The New England Patriots, a team that has given the Steelers trouble for years, often uses tight press man coverage alignments. While Jimmy Smith and Marlon Humphrey excel at jamming receivers, Marcus Peters typically thrives in a soft shoe technique, where he doesn’t jam, but uses controlled backpedaling to mirror receivers and break on the ball. It’s evident now that Peters is at his best when close to the line of scrimmage or in shallow zone coverage without deep zone responsibility. This could very well be a game where Peters’ calculated risk gambling mentality allows him to make a game changing play. He thrives when jumping short routes by using his quickness and length to break on the ball.

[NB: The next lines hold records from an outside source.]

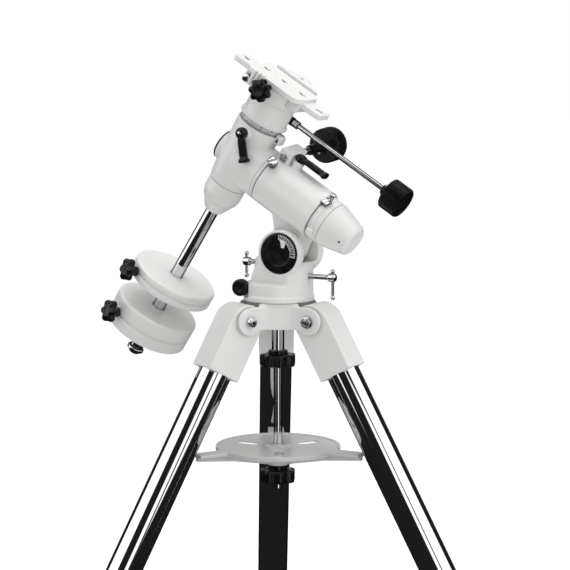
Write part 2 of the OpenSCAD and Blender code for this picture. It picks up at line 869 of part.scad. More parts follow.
module saddle() {
    color(white) in_polar_frame() difference() {
        union() {
            cyl_z(saddle_z, near_jaw_top, saddle_r);
            translate([lock_x - 7, -lock_lug_y, jaw_z]) cube([22, lock_lug_y, near_jaw_top - jaw_z]);
            translate([0, 0, jaw_z]) linear_extrude(height = far_jaw_top - jaw_z) far_jaw_outline();
        }
        translate([-60, -60, near_jaw_top]) cube([120, 60 + crown_far + 0.4, 40]);
        rotate([90, 0, 90]) translate([0, 0, -60])
            linear_extrude(height = 120) dovetail(0.3, groove_z, 140);
        translate([0, 0, clamp_z]) cyl_y(-50, 0, screw_r + fit);
        translate([lock_x, 0, lock_z]) cyl_y(-50, 0, lock_r + fit);
        translate([0, lobe_y, far_jaw_top - 8]) cylinder(h = 20, r = 3);
    }
}

// A rectangle with round corners from its lowest to its highest corner
module rounded(x0, y0, x1, y1, r) {
    translate([x0 + r, y0]) square([x1 - x0 - 2 * r, y1 - y0]);
    translate([x0, y0 + r]) square([x1 - x0, y1 - y0 - 2 * r]);
    for (x = [x0 + r, x1 - r]) {
        for (y = [y0 + r, y1 - r]) {
            translate([x, y]) circle(r = r);
        }
    }
}

module mounting_plate() {
    color(white) in_polar_frame() difference() {
        union() {
            rotate([90, 0, 90]) translate([0, 0, -crown_half]) linear_extrude(height = 2 * crown_half)
                dovetail(0, groove_z + 0.2, crown_bottom + 1);
            translate([0, 0, waist_z]) linear_extrude(height = arm_top - waist_z)
                rounded(-plate_half, -arm_half_w, plate_half, arm_half_w, 5);
            translate([0, 0, crown_bottom]) linear_extrude(height = crown_top - crown_bottom)
                rounded(-crown_half, -crown_near, crown_half, crown_far, 13);
        }
        for (x = [-ring_hole_x, ring_hole_x]) {
            translate([x, 0, 90]) cylinder(h = 40, r = ring_hole_d / 2);
        }
        for (x = [-inner_hole_x, 0, inner_hole_x]) {
            translate([x, 0, 90]) cylinder(h = 40, r = inner_hole_r);
        }
    }
}

module saddle_clamp_knob() {
    color(black) in_polar_frame() translate([0, 0, clamp_z]) rotate([90, 0, 0]) {
        cyl_z(tail_half_w - 0.3, 50, screw_r);
        cyl_z(40.4, 50, 6.5);
        translate([0, 0, 48]) star_knob(clamp_knob_r, 13, 7);
    }
}

module saddle_lock_screw() {
    color(chrome) in_polar_frame() translate([lock_x, 0, lock_z]) rotate([90, 0, 0]) {
        cyl_z(tail_half_w + 0.2, lock_lug_y + 2, lock_r);
        cyl_z(lock_lug_y + 1, lock_lug_y + 8, 5.5);
    }
}

tripod_head();
hinge_bolts();
leg_bracket(1);  // leg_1_bracket
upper_tube(1);  // leg_1_upper_tube
lock_collar(1);  // leg_1_lock_collar
lock_knob(1);  // leg_1_lock_knob
inner_tube(1);  // leg_1_inner_tube
foot(1);  // leg_1_foot
leg_bracket(2);  // leg_2_bracket
upper_tube(2);  // leg_2_upper_tube
lock_collar(2);  // leg_2_lock_collar
lock_knob(2);  // leg_2_lock_knob
inner_tube(2);  // leg_2_inner_tube
foot(2);  // leg_2_foot
leg_bracket(3);  // leg_3_bracket
upper_tube(3);  // leg_3_upper_tube
lock_collar(3);  // leg_3_lock_collar
lock_knob(3);  // leg_3_lock_knob
inner_tube(3);  // leg_3_inner_tube
foot(3);  // leg_3_foot
centre_bolt();
accessory_tray();
tray_knob();
azimuth_base();
azimuth_knob(-1);  // azimuth_knob_near
azimuth_knob(1);  // azimuth_knob_far
altitude_bolt_south();
altitude_bolt_north();
altitude_axle();
ra_housing();
ra_bearings();
polar_shaft();
ra_worm_wheel();
ra_worm();
ra_knob();
ra_lock_lever();
housing_thumbscrews();
ra_setting_circle();
rear_ring();
rear_cap();
dec_housing();
polar_front_cap();
dec_shaft();
dec_setting_circle();
dec_lock_lever();
dec_worm_wheel();
nose_cone();
counterweight_shaft();
counterweight(cw_upper_top, cw_upper_h, cw_r, 11, 240);  // counterweight_upper
counterweight(cw_lower_top, cw_lower_h, cw_r - 1, 22.5, 246);  // counterweight_lower
upper_weight_knob();  // counterweight_knob_upper
lower_weight_knob();  // counterweight_knob_lower
safety_screw();
dec_head();
dec_worm();
dec_knob();
saddle();
mounting_plate();
saddle_clamp_knob();
saddle_lock_screw();
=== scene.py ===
import math

import bmesh
import bpy
from mathutils import Matrix, Vector


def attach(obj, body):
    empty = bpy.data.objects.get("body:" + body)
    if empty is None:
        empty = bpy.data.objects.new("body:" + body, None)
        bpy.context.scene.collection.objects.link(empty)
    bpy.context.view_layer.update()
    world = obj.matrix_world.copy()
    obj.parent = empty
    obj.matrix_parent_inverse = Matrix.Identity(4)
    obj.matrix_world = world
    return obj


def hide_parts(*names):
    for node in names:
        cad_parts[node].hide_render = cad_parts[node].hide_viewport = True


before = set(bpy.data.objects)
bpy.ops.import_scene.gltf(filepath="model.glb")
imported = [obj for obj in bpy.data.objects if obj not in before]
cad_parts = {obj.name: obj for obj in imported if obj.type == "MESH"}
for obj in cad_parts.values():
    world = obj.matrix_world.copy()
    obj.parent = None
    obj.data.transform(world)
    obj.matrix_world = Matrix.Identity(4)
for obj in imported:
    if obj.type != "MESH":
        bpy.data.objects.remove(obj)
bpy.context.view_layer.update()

# ---- Driving sizes of the CAD source, in millimetres ----

HEAD_Z = 710
HINGE_R, HINGE_DROP, SPREAD = 59.6, 22.9, 29
TUBE_R, INNER_R, WALL = 22.225, 19, 1.2
LATITUDE = 32.5
WHEEL_X, WORM_AXIS, WORM_CLOCK = 59, 41, 7.5
HOUSING_R, RING_R = 35.5, 31.5
PIVOT_X, PIVOT_UP = 20, 66
POLAR_LENGTH, DEC_OFFSET = 129, 64
TUBE_END, LOWER_TOP, LOWER_END = -600, -120, -752
COLLAR_TOP, COLLAR_Z, COLLAR_END = -585, -616, -640
TRAY_Z = -197.6
SIN_LAT, COS_LAT = math.sin(math.radians(LATITUDE)), math.cos(math.radians(LATITUDE))
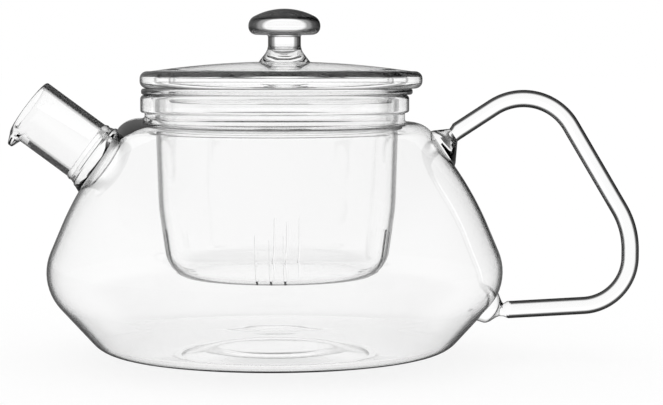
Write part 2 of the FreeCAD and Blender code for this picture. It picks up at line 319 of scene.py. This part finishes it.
def spout_inside(place, turn):
    """Radius of the tube's bore, which opens over the lip and narrows to the hole in the pot."""
    radius = spout_bore_r
    if place < spout_polish:
        radius += spout_polish - math.sqrt(spout_polish ** 2 - (spout_polish - max(0, place)) ** 2)
    channel = smooth_step((5.5 * MM - place) / (5.5 * MM))
    radius += 1.9 * MM * channel * smooth_step(1 - abs(turn) / lip_half_width)
    weld = place - spout_weld
    radius -= 0.6 * MM * smooth_step((weld - 0.8 * MM) / (4 * MM))
    for middle in weld_bore_rings:
        radius -= 0.12 * MM * hump(weld, middle, weld_ring_width)
    return radius


tube_glass = clear_glass(
    "tube_glass", [(0.0, 1), (0.3, 0.99), (0.38, 0.6), (0.44, 0.08), (1.0, 0.02)], 0.04, 30 * MM
)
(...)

Additionally, Steelers second year standout Diontae Johnson has been a splash playmaker for Pittsburgh. However, he has had trouble holding onto the football after the catch. Marlon Humphrey will make him pay if he holds the football like an open beer. Johnson has fumbled six times in his 21 career games, while Humphrey has forced six fumbles in that same timeframe. Johnson and Humphrey figure to be matched up a few times in the slot throughout this game. I’m sure Mike Tomlin has spent significant time emphasizing ball security this week, as the Ravens currently lead the NFL in fumbles recovered (8) and adding another this week could be the tipping point towards a win.

The Ravens best strategy this Sunday is to press the Steelers receivers, forcing Ben to hold the ball and be accurate deep. Roethlisberger has been sharp pre-snap, clearly calling adjustments at the line to counter blitzes. The Ravens might be more well suited to simply press, blitz, and see Steelers can beat them deep. If the Steelers can convert first downs with their paper cut passing attack, it will be a long day. And the Steelers defense will be kept fresh to put pressure on Lamar Jackson every time the Ravens touch the ball.

It’s truly a strength on strength matchup, and will be fun to watch this Sunday.